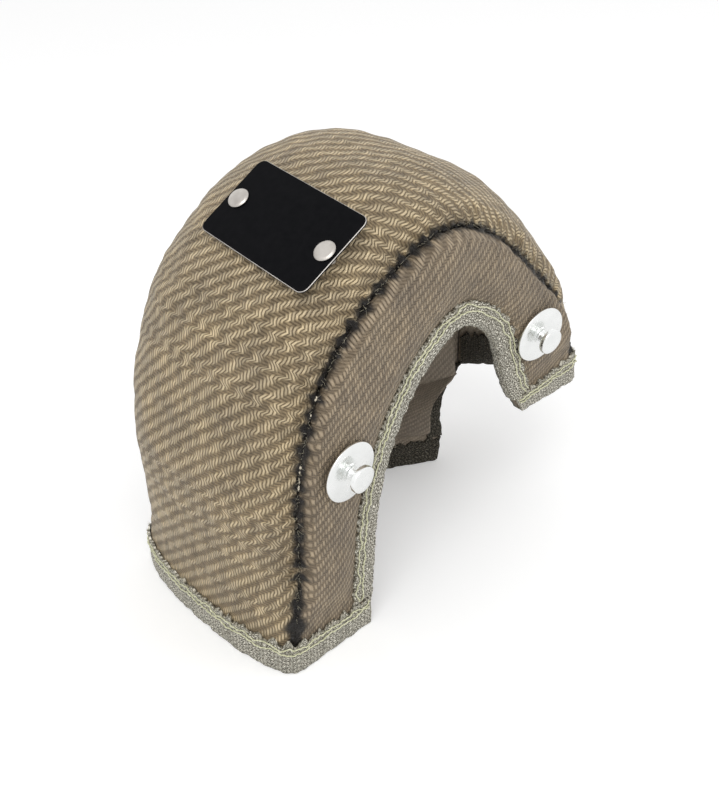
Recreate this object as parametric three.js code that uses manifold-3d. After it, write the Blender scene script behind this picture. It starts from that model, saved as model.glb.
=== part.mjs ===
import * as THREE from 'three';
import { mergeVertices } from 'three/addons/utils/BufferGeometryUtils.js';
import Module from 'manifold-3d';

const wasm = await Module();
wasm.setup();

// Driving sizes in millimetres. X runs from the long leg to the short one, Y from front to rear, Z up.
const blanketSpan = 241;
const blanketHeight = 227;
const cutoutLeft = 74;
const cutoutWidth = 113;
const cutoutHeight = 152.5;
const rearCutoutWidth = 84;
const footWidth = 119;
const endWidth = 87;
const widthSwell = 10;
const shoulderDrop = 20.5;
const endShoulderDrop = 5;
const footShoulderDrop = 10;
const padThickness = 22;
const sideThickness = 15;
const cornerThickness = 6;
const panelPuff = 4.5;
const ply = 1.6;
const plyGap = 0.3;
const legHem = 19;
const cutoutHem = 12;
const flapHem = 24;
const pinchRun = 28;
const tape = 1.2;
const tapeGap = 0.4;
const seamGap = 0.25;
const postDisc = 30;
const postDiscThickness = 1.2;
const postHead = 13.5;
const postHeadThickness = 2.6;
const postPin = 6;
const postReach = 9;
const postLock = 24;
const postHoleGap = 0.4;
const postStandOff = 0.75;
const postHeadEase = 0.8;
const postTailThickness = 1.2;
const postTailFlare = 1.5;
const plateLength = 72;
const plateHeight = 41.9;
const plateThickness = 1;
const plateCorner = 4;
const plateTurn = -0.068;
const plateRise = 0.9;
const plateReach = 80;
const rivetHead = 10;
const rivetShank = 4;
const rivetInset = 6.5;
const rivetHeadThickness = 1.2;
const rivetTail = 0.8;
const rivetEase = 0.5;
const plateAlong = 0.461;
const plateY = 45.9;

const hemCore = 2 * ply + plyGap;
const shoulderPower = 3;
const flatPower = 5;
const innerPower = 2.5;
const humpPower = 0.6;
const flapEdgeShare = 0.35;
const battingStart = 0.55;
const battingEnd = 0.88;
const battingEase = 1.9;
const postSides = 20;

// Ribs from the long leg's foot over the top to the short leg's end. Each gives the crown's point as shares
// of the span and height, then the front cut-out's as shares of the cut-out, then the rear one's in the same way.
const ribs = [
  [0.056, 0, 0, 0, 0, 0],
  [0.051, 0.211, 0.01, 0.275, 0.01, 0.275],
  [0.041, 0.471, 0.044, 0.538, 0.05, 0.538],
  [0.104, 0.727, 0.15, 0.754, 0.15, 0.754],
  [0.228, 0.885, 0.283, 0.898, 0.28, 0.898],
  [0.415, 0.991, 0.434, 0.984, 0.43, 0.984],
  [0.535, 0.996, 0.531, 1, 0.54, 1],
  [0.647, 0.949, 0.646, 0.957, 0.66, 0.965],
  [0.805, 0.817, 0.761, 0.866, 0.83, 0.875],
  [0.942, 0.608, 0.841, 0.715, 0.95, 0.73],
  [0.983, 0.458, 0.911, 0.603, 0.99, 0.6],
  [1, 0.322, 1, 0.498, 1, 0.48],
];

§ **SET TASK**
Begin with the first line of the data above and, please, print each line exactly until you have printed the line containing "import Module from 'manifold-3d';"; print nothing else.

§ **REPLY**
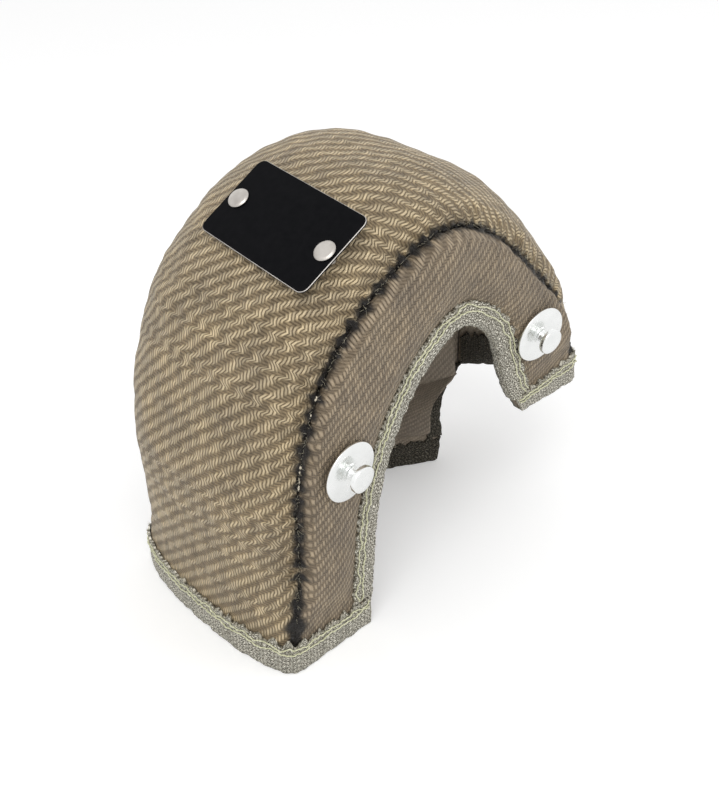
Recreate this object as parametric three.js code that uses manifold-3d. After it, write the Blender scene script behind this picture. It starts from that model, saved as model.glb.
=== part.mjs ===
import * as THREE from 'three';
import { mergeVertices } from 'three/addons/utils/BufferGeometryUtils.js';
import Module from 'manifold-3d';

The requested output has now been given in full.